The eight-point phase also explains something every tradition insists on and modern individualism keeps trying to skip: community.


During the transition, the practitioner has lost the inner reference and not yet bound the outer one. Eight contact points are operating with nothing stable to organize them. This is exactly the phase where support from outside one’s own skin becomes structural, not optional. Monasteries, practice groups, contemplative orders, the relationship with a teacher — every serious tradition builds these, and the drawing shows why. Other practitioners hold the positions you cannot hold yourself while you are between references. The teacher is not a separate institution standing above the community; the teacher is the most experienced of those contact points, the one who can tell you *where you are* in the expansion when you can no longer tell yourself.


Solitary practice can do real work — it establishes deep familiarity with the inner circle. But the growth from inner toward outer is not a solitary geometry.


## The halo


Now look at what the outer circle contains: the entire square — all four corner regions, the inner circle, everything — *plus* four new regions outside the square altogether, where the outer circle bulges past the square’s edges at the midsides.

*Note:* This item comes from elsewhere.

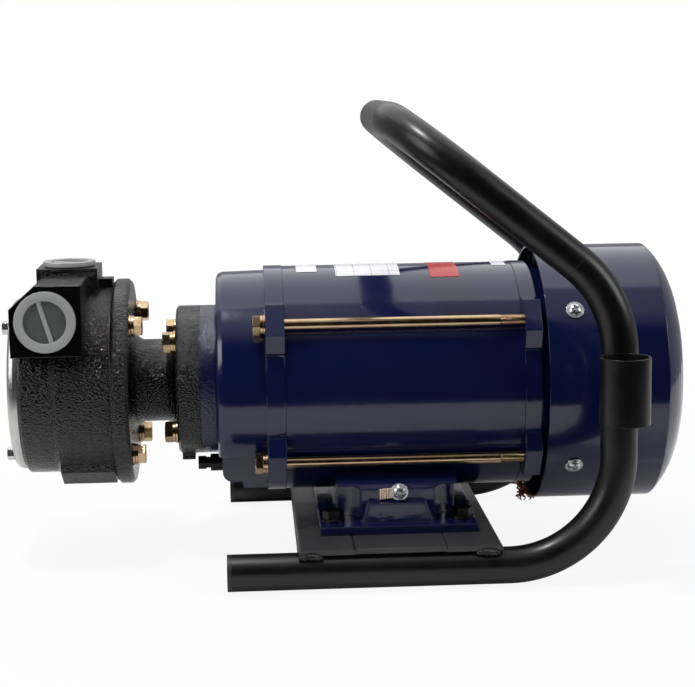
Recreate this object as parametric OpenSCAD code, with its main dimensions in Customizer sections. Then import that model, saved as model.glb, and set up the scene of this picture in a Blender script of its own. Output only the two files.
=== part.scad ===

This is the figure’s quiet correction to a very old misunderstanding. Awakening, in this geometry, is not a subtraction. The person who reaches the outer circle has not eliminated their body, their relationships, their work, their world. They have included all of it and gained access to territory the square alone never held. Awakening is larger than the person, not less than them.

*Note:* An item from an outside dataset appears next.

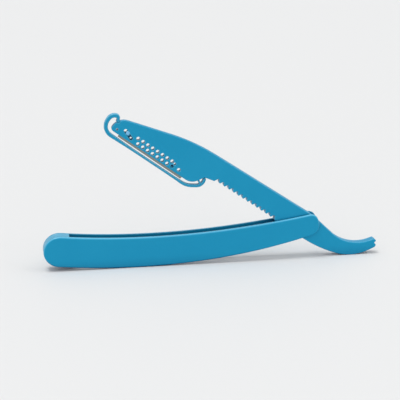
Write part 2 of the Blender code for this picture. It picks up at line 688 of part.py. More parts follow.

And we have been painting this for two thousand years. The halo — around the Buddha in Gandharan sculpture, around Christ and the saints in icons, around deities in Tibetan thangkas — is a circle drawn around a human form. Tradition after tradition, continent after continent, the awakened being is depicted *inside a circumscribing circle*. We took it for decoration, or for a symbol of generic holiness. Read geometrically, it is a diagram: this person’s life still has its square — they still walk, eat, speak, get rained on — and around that ordinary square operates the larger circle. In the world; not of it in quite the same way. The halo is not a metaphor for the outer circle. The halo *is* the outer circle, painted.


## What the drawing asks of us


Nothing, in one sense. The geometry is descriptive, not prescriptive. No one needs to consult a diagram while sitting quietly in the early morning. The practice is what operates; the drawing only articulates what is structurally occurring.


But descriptions can dissolve confusions, and this one dissolves several. When practice grows disorienting, the figure says: eight points are operating; this is expansion, not failure. When the urge arises to renounce the body, the marriage, the job, the world, the figure says: the corners are the path, not its obstacles. When community feels like an optional extra for the less self-sufficient, the figure says: the transition has positions that one person cannot occupy alone. And when we see the gold ring around an awakened head, the figure lets us read it correctly at last — not as a badge of someone who left ordinary life behind, but as the portrait of an ordinary square, fully included, inside a circle large enough to hold it.


Two circles. One square. Four points, eight points, four points. It fits on a napkin, and it has been hiding in the iconography all along.